Eventually an officer said she was to be deported the following day on a Norwegian flight from Oslo to Edinburgh. He added that colleagues would “consider appropriate accommodation which potentially included a stay at a detention centre”.

She said: “Another officer attended and I was walked, with one officer in front of me, one behind me as if I were a threat to them or myself. Their job was to guard me, not reassure me.

“We went behind a series of locked doors into a holding area. They asked me to hand over my coat, my phone and my luggage. These items were locked in a room and I was asked to enter a room so that I could be searched. I was frisked. Then I was left in the holding area.

“There is a one-way mirror that you are watched through. I was held there for three hours with nothing to occupy myself with.” She was unable to check the EU rules online, which would have confirmed her passport was valid.

Eventually she was introduced to an airport police officer who was responsible for organising the deportation.

“She told me that they felt I did not need to be held at a detention centre and should get a room in a hotel at the airport for a night. I was handed a document which explained that I was released to get my accommodation – but that I had to be back at the police area by 8pm to check in with the police to make sure I had not absconded.

“My biggest fear was the detention centre – that would have been an awful night.”

When the traveller-turned-deportee duly returned to the police station, she was photographed and fingerprinted by police.

“This felt like I was a criminal. Given that the day had started with me laughing and joking with good friends, to end the day this way just left me feeling anxious and shocked. Then I went back to the hotel. So, I spent the first day of what was supposed to be a holiday, scared, bewildered, and crying.”

The following day she went back to the police station and was placed in a car with two policemen.

“The car had a cage screen between me and the officers. It just felt like I had done something terribly wrong. I was delivered to the aeroplane by two guys. Then third guy arrived to take me up the stairs to the plane to make sure my passport was held by the pilot.

In addition, the captain was given a document saying the passenger was being “Deported from Norway according to the Chicago Treaty”. The deportation notice stated: “The police consider this person to be stable and that she poses no threat to herself.”

Despite Norwegian having flown her to a country she was entitled to enter, and carrying her on the deportation flight, the airline did not offer any assistance despite the traveller’s ordeal.

“The thing that made me really sad was the flight back. At no point did anyone come to check if I was alright.

“Everything else was ‘a thing that happened'. There was no care of me whatsoever on that flight back. But I wasn’t a criminal.”

After touchdown at Edinburgh airport, she was not allowed to leave with the other passengers. Instead, she had to wait while the captain decided that she could be released with her passport to UK Border Force.

“This terrified me more than anything else. I had already had 24 hours being detained and I had no idea how long I might be held by UK Border Force. Fortunately, my passport was returned and I regained entry to the UK.

“This has probably been one of the most frightening and bewildering episodes of my life.”

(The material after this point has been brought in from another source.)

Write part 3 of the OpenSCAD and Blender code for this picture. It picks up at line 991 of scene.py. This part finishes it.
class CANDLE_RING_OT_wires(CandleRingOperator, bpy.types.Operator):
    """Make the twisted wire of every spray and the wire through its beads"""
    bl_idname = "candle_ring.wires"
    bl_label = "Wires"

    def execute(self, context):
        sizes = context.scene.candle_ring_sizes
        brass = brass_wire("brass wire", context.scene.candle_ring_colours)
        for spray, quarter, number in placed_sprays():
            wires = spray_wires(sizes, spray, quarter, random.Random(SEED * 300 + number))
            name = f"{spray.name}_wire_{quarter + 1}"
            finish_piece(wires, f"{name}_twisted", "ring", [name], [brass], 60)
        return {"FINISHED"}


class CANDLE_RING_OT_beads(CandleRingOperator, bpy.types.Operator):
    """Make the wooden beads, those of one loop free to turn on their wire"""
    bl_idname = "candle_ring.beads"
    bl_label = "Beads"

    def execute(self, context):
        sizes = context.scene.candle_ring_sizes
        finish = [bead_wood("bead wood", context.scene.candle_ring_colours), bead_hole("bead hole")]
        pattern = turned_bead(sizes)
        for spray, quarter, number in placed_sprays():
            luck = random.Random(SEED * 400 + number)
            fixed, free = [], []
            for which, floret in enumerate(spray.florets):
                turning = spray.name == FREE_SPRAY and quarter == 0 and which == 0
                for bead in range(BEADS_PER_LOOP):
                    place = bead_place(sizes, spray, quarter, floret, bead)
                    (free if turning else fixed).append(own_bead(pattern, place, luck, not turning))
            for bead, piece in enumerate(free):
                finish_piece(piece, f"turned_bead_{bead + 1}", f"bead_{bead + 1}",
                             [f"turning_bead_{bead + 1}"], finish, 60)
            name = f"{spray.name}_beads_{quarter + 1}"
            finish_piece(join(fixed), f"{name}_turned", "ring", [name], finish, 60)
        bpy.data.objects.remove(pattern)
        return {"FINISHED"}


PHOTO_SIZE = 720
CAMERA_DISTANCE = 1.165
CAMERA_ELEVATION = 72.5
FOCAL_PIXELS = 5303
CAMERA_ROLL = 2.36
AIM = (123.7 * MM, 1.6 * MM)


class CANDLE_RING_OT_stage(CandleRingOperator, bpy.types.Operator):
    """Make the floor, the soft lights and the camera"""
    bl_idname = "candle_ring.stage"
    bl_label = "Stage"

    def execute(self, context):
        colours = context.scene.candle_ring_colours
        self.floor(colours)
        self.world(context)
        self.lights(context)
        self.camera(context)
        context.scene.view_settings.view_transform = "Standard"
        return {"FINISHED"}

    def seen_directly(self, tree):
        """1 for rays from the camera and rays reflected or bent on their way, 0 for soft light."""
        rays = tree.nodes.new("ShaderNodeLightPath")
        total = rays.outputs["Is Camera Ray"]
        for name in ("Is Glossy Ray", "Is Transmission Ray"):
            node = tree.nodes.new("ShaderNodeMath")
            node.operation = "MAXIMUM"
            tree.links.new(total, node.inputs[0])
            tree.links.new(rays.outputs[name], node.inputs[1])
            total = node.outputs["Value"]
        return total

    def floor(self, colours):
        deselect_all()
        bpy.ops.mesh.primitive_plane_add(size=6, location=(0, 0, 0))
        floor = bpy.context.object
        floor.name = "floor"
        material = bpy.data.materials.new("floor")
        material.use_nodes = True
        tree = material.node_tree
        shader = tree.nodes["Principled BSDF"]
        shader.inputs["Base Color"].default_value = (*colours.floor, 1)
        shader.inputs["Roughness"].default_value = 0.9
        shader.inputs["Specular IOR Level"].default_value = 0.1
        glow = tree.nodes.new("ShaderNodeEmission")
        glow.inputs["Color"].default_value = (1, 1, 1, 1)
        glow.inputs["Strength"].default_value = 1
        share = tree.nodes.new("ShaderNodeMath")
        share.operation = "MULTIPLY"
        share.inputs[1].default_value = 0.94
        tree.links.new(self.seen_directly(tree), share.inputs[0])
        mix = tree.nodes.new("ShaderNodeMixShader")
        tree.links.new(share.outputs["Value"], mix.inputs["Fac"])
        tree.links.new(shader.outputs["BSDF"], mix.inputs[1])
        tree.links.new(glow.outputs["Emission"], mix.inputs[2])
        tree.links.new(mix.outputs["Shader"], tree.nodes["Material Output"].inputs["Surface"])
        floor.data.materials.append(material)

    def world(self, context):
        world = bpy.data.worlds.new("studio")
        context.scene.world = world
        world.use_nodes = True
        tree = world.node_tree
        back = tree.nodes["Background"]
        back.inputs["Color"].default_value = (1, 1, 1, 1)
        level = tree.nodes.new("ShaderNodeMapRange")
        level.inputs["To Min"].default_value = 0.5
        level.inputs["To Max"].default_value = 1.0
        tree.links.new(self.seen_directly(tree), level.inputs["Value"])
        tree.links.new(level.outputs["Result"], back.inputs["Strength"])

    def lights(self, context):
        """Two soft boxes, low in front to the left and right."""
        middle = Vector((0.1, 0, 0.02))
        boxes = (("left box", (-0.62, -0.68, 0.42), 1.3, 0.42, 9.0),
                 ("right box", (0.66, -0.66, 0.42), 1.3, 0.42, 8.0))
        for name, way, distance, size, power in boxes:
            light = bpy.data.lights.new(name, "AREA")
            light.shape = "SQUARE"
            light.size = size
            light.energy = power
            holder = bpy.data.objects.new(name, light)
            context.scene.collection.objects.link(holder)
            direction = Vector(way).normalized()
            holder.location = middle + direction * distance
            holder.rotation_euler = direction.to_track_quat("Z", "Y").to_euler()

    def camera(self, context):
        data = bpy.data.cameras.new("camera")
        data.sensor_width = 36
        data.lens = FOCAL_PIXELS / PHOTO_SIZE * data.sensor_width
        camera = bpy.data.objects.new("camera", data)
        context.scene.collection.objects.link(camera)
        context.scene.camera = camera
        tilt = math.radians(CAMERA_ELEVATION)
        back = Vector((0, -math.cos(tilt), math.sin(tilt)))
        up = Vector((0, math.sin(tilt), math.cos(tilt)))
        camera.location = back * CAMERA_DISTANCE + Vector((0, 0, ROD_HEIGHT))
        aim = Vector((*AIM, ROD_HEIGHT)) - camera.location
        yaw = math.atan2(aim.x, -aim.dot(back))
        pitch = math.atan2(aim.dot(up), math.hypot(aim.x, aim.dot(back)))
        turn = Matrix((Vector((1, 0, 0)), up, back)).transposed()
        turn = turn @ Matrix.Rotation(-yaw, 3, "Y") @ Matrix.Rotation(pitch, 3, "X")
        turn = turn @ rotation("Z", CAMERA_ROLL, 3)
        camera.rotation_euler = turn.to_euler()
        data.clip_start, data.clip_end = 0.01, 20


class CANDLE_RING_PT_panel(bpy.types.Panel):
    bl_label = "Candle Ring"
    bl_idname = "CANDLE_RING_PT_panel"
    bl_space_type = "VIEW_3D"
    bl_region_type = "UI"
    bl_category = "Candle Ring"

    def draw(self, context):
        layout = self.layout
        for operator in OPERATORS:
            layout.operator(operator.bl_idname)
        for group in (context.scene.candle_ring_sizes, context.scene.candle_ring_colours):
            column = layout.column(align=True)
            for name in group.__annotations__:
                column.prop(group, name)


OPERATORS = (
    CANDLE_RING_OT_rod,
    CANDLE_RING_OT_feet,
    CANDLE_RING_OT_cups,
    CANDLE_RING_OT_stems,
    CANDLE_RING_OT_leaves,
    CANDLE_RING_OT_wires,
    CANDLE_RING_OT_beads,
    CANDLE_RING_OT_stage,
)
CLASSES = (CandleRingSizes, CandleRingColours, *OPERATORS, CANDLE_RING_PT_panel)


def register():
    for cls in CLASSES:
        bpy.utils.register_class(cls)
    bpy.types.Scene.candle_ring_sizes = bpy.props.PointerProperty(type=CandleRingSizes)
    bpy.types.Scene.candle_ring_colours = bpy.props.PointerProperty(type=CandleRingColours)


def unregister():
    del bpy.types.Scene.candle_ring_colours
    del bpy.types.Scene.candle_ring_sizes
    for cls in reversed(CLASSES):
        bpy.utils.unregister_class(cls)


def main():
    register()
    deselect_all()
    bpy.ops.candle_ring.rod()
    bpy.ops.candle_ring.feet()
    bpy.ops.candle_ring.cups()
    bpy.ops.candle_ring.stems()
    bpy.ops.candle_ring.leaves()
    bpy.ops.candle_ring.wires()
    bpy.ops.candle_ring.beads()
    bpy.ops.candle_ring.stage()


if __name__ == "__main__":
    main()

All Schengen area nations – including almost all EU countries plus Norway, Iceland and Switzerland – are required to apply the same conditions for entry to the frontier-free zone.

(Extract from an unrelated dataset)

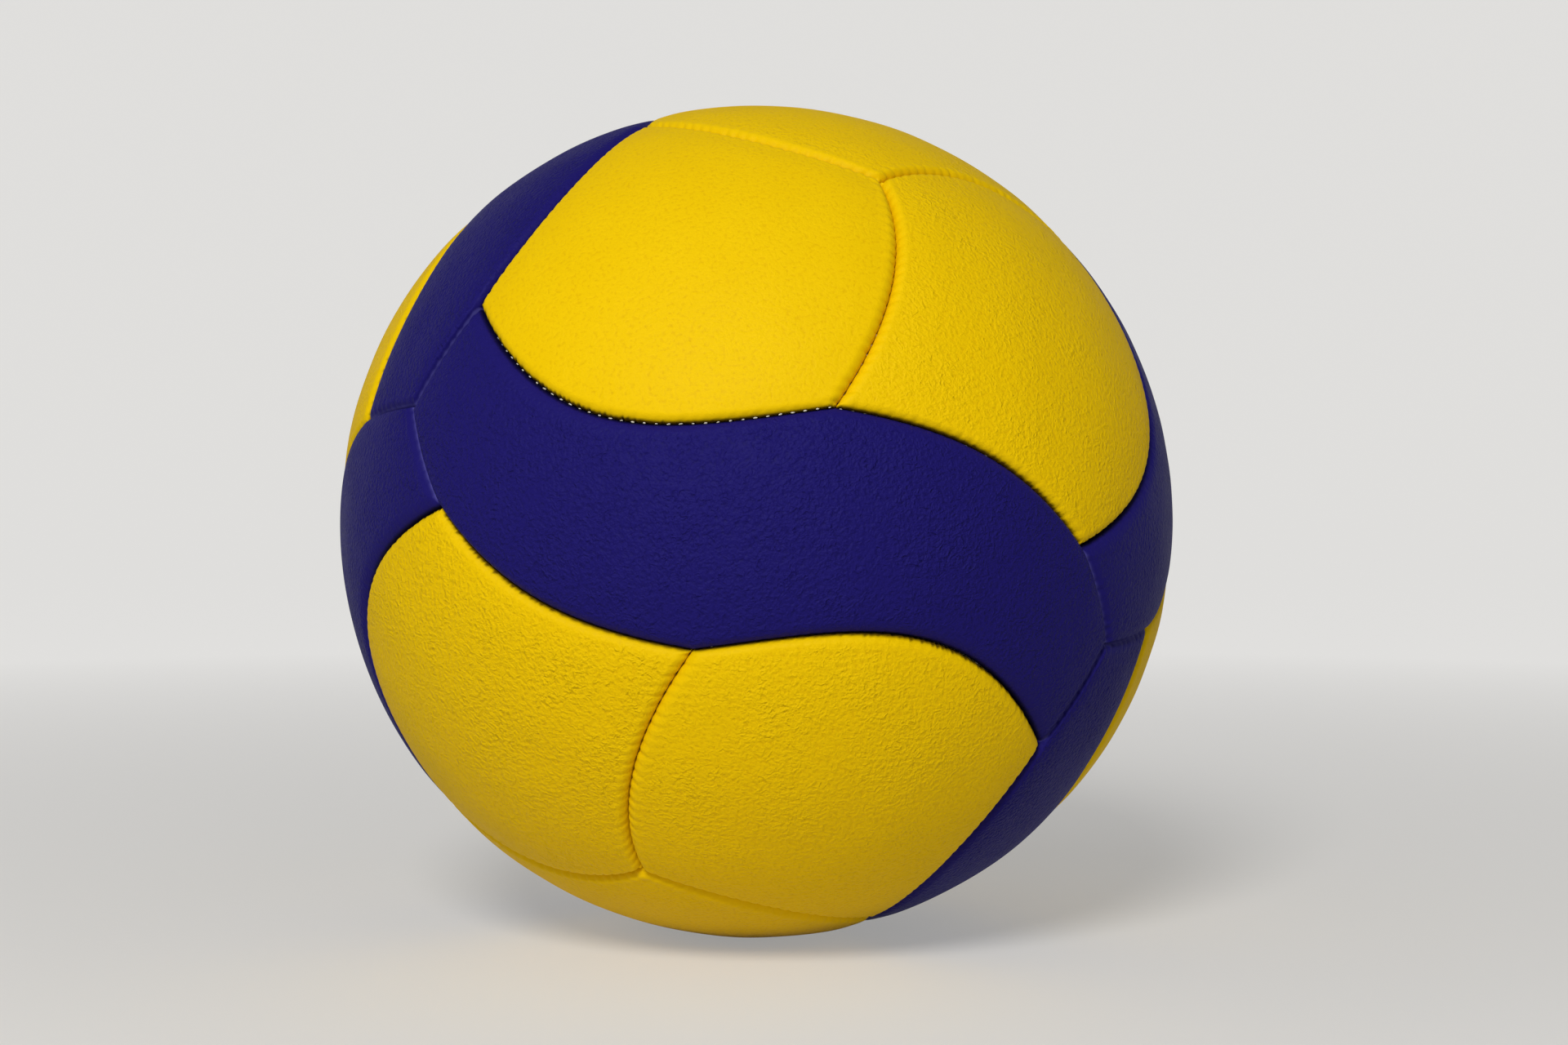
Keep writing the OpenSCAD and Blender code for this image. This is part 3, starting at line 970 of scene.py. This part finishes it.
def coreProfile():
    c, face = core, valve["face"]
    return [
        (0, face - c["needleDepth"]), (c["needle"], face - c["needleDepth"]),
        (c["needle"], face - c["funnel"]), (c["needle"] + c["funnel"] * c["funnelSlope"], face),
        (c["collar"] - c["chamfer"], face), (c["collar"], face - c["chamfer"]),
        (c["collar"], face - c["collarThickness"]), (c["radius"], face - c["collarThickness"]),
        (c["radius"], valve["end"] + c["chamfer"]), (c["radius"] - c["chamfer"], valve["end"]),
        (0, valve["end"]),
    ]


stem = spun("valve_stem_rubber", stemProfile(), valveRubber)
plug = spun("valve_core_rubber", coreProfile(), coreRubber, closed=False)

for piece, node, slotName in (
    (frontCup, "cloth_cup_front", "cloth"), (backCup, "cloth_cup_back", "cloth"),
    (bladder, "bladder", "bladder_rubber"), (stem, "valve_stem", "valve_rubber"),
    (plug, "valve_core", "valve_rubber"),
):
    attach(piece, root)
    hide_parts(node)
print("inner parts made")

# the floor and the light
studio = {
    "floorReach": 2.6, "rimRadius": 0.9, "rimHeight": 1.1,
    "floorColour": (232, 230, 226), "floorRoughness": 0.9,
    "paleness": (0.36, 0.80),  # how much the camera sees as plain pale by the ball, and far off
    "paleFrom": 0.2, "paleTo": 1.1,
    "paleColour": (240, 239, 237),
    "keyPlace": (-0.32, -1.34, 0.90), "keySize": 0.5, "keyPower": 19,
    "worldLight": 0.2,
}
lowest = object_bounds()[0]


def studioFloor():
    s = studio
    bm = bmesh.new()
    bend = arc(s["rimRadius"], 180, 90, steps=16, centre=(s["floorReach"], s["rimRadius"]))
    profile = [(0.0, 0.0), (s["floorReach"] / 2, 0.0)] + bend
    profile += [(s["floorReach"] + s["rimRadius"], s["rimRadius"] + s["rimHeight"])]
    line = [bm.verts.new((r, 0, lowest.z + h)) for r, h in profile]
    edges = [bm.edges.new(pair) for pair in zip(line, line[1:])]
    bmesh.ops.spin(
        bm, geom=line + edges, cent=(0, 0, 0), axis=(0, 0, 1), angle=2 * math.pi, steps=96,
        use_merge=True,
    )
    bmesh.ops.remove_doubles(bm, verts=bm.verts, dist=0.0001)
    bmesh.ops.recalc_face_normals(bm, faces=bm.faces)
    bmesh.ops.reverse_faces(bm, faces=bm.faces)
    finish = Finish("floor", Roughness=s["floorRoughness"], Base_Color=colour(*s["floorColour"]))
    camera, glossy, through = (
        finish.node("ShaderNodeLightPath", output=f"Is {kind} Ray")
        for kind in ("Camera", "Glossy", "Transmission")
    )
    seen = camera + glossy + through
    place = finish.place()
    off = finish.node("ShaderNodeVectorMath", {"operation": "LENGTH"}, {0: place}, "Value")
    near, far = s["paleness"]
    share = near + (far - near) * ((off - s["paleFrom"]) / (s["paleTo"] - s["paleFrom"])).clipped()
    pale = finish.node("ShaderNodeEmission", None, {"Color": colour(*s["paleColour"]), "Strength": 1.0})
    lit = Signal(finish, finish.shader.outputs["BSDF"])
    shown = finish.node("ShaderNodeMixShader", None, {0: seen.clipped() * share, 1: lit, 2: pale})
    finish.feed(finish.tree.nodes["Material Output"].inputs["Surface"], shown)
    mesh = bpy.data.meshes.new("studio_floor")
    bm.to_mesh(mesh)
    bm.free()
    mesh.shade_smooth()
    mesh.materials.append(finish.material)
    floor = bpy.data.objects.new("studio_floor", mesh)
    bpy.context.scene.collection.objects.link(floor)


def softLight(name, place, size, power):
    lamp = bpy.data.lights.new(name, "AREA")
    lamp.shape, lamp.size, lamp.energy = "DISK", size, power
    light = bpy.data.objects.new(name, lamp)
    light.location = place
    light.rotation_mode = "QUATERNION"
    light.rotation_quaternion = (-Vector(place)).to_track_quat("-Z", "Y")
    bpy.context.scene.collection.objects.link(light)


shot = {
    "place": (-0.0104, -0.6545, 0.0103),
    "focalPixels": 3139,  # of a picture 1920 pixels wide
    "width": 1920,
    "sensor": 36,
    "clip": (0.01, 100),
    "offCentre": (33.1, 1.3),  # how far left of the middle and above it the ball's centre lies
}


def photographCamera():
    place = Vector(shot["place"])
    ahead = -place
    right = ahead.cross(Vector((0, 0, 1))).normalized()
    above = right.cross(ahead).normalized()
    left, up = (pixels / shot["focalPixels"] * ahead.length for pixels in shot["offCentre"])
    aim = ahead + right * left - above * up
    data = bpy.data.cameras.new("camera")
    data.sensor_width = shot["sensor"]
    data.lens = shot["focalPixels"] * shot["sensor"] / shot["width"]
    data.clip_start, data.clip_end = shot["clip"]
    camera = bpy.data.objects.new("camera", data)
    camera.location = place
    camera.rotation_mode = "QUATERNION"
    camera.rotation_quaternion = aim.to_track_quat("-Z", "Y")
    bpy.context.scene.collection.objects.link(camera)
    bpy.context.scene.camera = camera


def studioWorld():
    # plain light from all round
    world = bpy.data.worlds.new("studio")
    world.use_nodes = True
    background = world.node_tree.nodes["Background"]
    background.inputs["Color"].default_value = (1, 1, 1, 1)
    background.inputs["Strength"].default_value = studio["worldLight"]
    bpy.context.scene.world = world


studioFloor()
softLight("key_light", studio["keyPlace"], studio["keySize"], studio["keyPower"])
photographCamera()
studioWorld()
bpy.context.scene.view_settings.view_transform = "Standard"
print("studio made")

The claim from Norwegian police that British passports “expire after 10 years” regardless of the actual expiry date is fiction.

The passenger says: “The police who dealt with me at Oslo were never anything other than respectful and professional. I at no point held them to blame. Borders regulation is something they deploy, not that they write, and if they made a mistake it was up to a lawyer – not the police – to correct it. I consider myself lucky not to have encountered another less friendly border force.”

But she is concerned that police consulted a lawyer who then ignored the clear instructions in the Schengen Borders Code and declared: “Your passport is issued 26 March 2015 and is therefore considered valid only until the 26 March 2025.”

The traveller says: “Whoever looked at my case at that point made an error and they hold a particular responsibility.”

In addition, she wants her photograph and fingerprints deleted from the Norwegian police database. “It is personal data being held on record that the Norwegian State have no reason or, as I now know, right to have.”

The traveller and her partner have been visiting Norway for the past decade for cross-country skiing. Besides losing a much-needed holiday, the incident has cost her £1,200. The airline, Norwegian, refused compensation and referred her to her travel insurer.

“I have a residual fear of something like this happening again and finding myself in far less fair circumstances,” she says.

The Independent has repeatedly asked the European Commission in Brussels to intervene to ensure no future passengers are wrongly treated in this way.

In addition The Independent has raised the case with the Norwegian Embassy in London, the British Embassy in Oslo and the UK Foreign Office.